DRI to seek $1bn for third fund

The Toronto-based firm, which focuses on pharmaceutical royalties, has been busy since closing its second fund on $701m in 2010.

DRI Capital, a Toronto-based firm that invests in pharmaceutical royalties, is set to launch its third fund with a $1 billion target, according to a person with knowledge of the firm.

DRI closed its second fund on $701 million in 2010, along with a $225 million sidecar vehicle for co-investments — so the $1 billion target is not a huge leap from its prior fund, the person said. Atlantic-Pacific Capital will work as the global placement agent on the fundraising; the firm also helped DRI raise its second fund.

The fundraising could launch by next month. DRI has just started conversations with prospective LPs. The firm could not be reached for comment.

Led by president and chief executive officer Behzad Khosrowshahi, DRI makes investments in royalty streams of pharmaceutical drugs that have been in the market for certain periods of time and are essential to keeping people alive. Because of the necessity of these products, the revenue streams are “robust and predictable”, the person said.

“DRI acquires royalties on drugs that are necessary for people to live. A patient cannot stop taking these drugs,” the person said. Also, DRI invests in royalty streams only for the duration of the patent protection on the products since after the patent expires, pharmaceutical companies can develop generic versions of products that sell for much less.

This asset class is uncorrelated to the broader public and private equity markets and tends to offer strong current returns and a lower risk profile similar to mezzanine with upside potential comparable to buyouts or late stage venture capital.

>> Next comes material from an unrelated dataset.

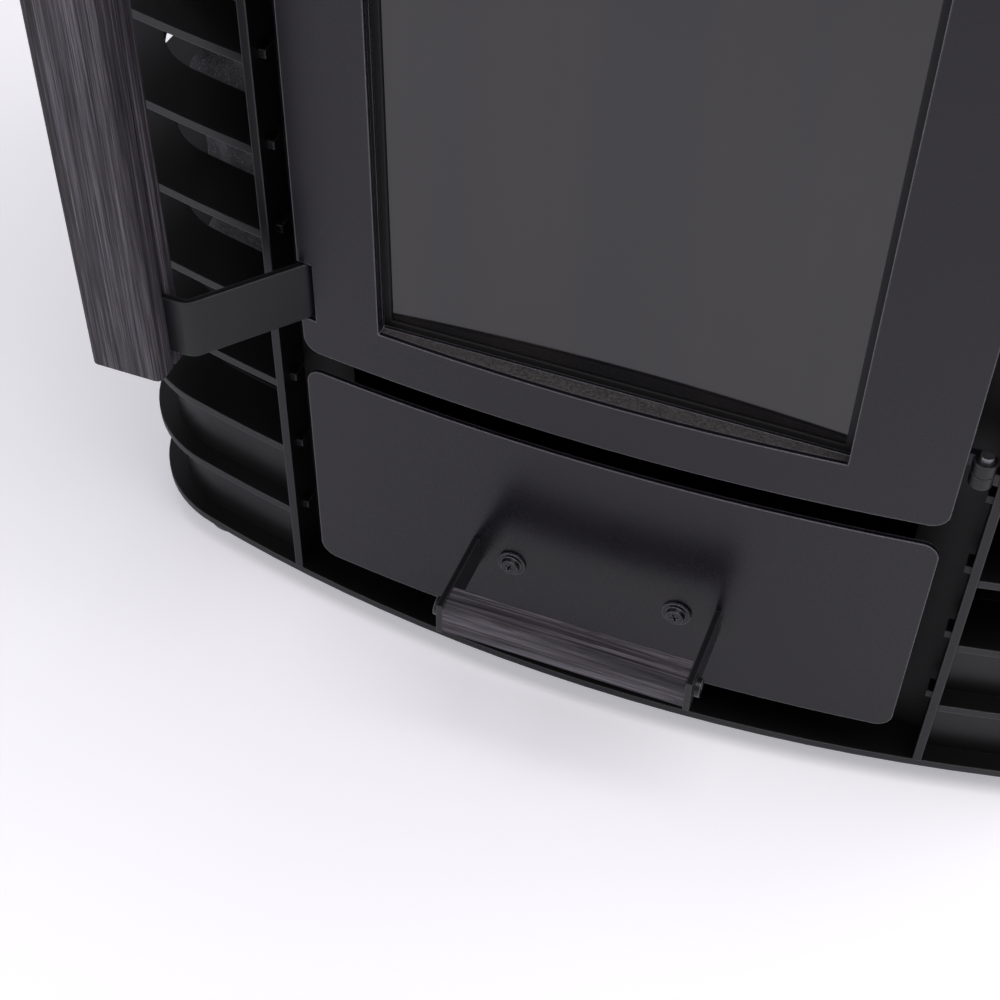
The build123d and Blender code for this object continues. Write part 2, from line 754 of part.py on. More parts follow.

LA Fire and Police pension memo

The strategy works like this: an inventor develops a component of a pain-killing drug. The inventor then licenses the component to a pharmaceutical company and collects royalty payments based on sales of the drug.

The inventor decides instead of collecting (for example) $10 million a year for 15 years, he will sell the royalty stream for $75 million to DRI in a lump sum payment and use the money to make a large donation to his favorite charity.

Once DRI collects a diversified portfolio of different royalty streams, it can apply some leverage to monetise a portion of the future royalty payments and distribute the cash to LPs.

The universe of sellers is broad – while an inventor may be looking to cash in on an invention for various reasons, a large corporation might want to sell off cash flow-producing inventories of royalty interests to help finance an acquisition. Universities and research labs also develop drugs and hold royalties. Often, academic institutions sell off royalties as part of capital-raising campaigns.

LPs like several things about the strategy, including the current yield aspect of the investments and its lack of correlation to the public and private equity markets, according to a 2009 investment staff memo from the Los Angeles Fire and Police Pensions.

“This asset class is uncorrelated to the broader public and private equity markets and tends to offer strong current returns and a lower risk profile similar to mezzanine with upside potential comparable to buyouts or late stage venture capital,” the memo said.

Canadian private investment firm Inwest Investments took the former Drug Royalty Corporation private in 2002 and turned it into DRI Capital.

A few other firms operate similar strategies in the space, including Paul Capital, Cowen Healthcare and New Health Capital Partners.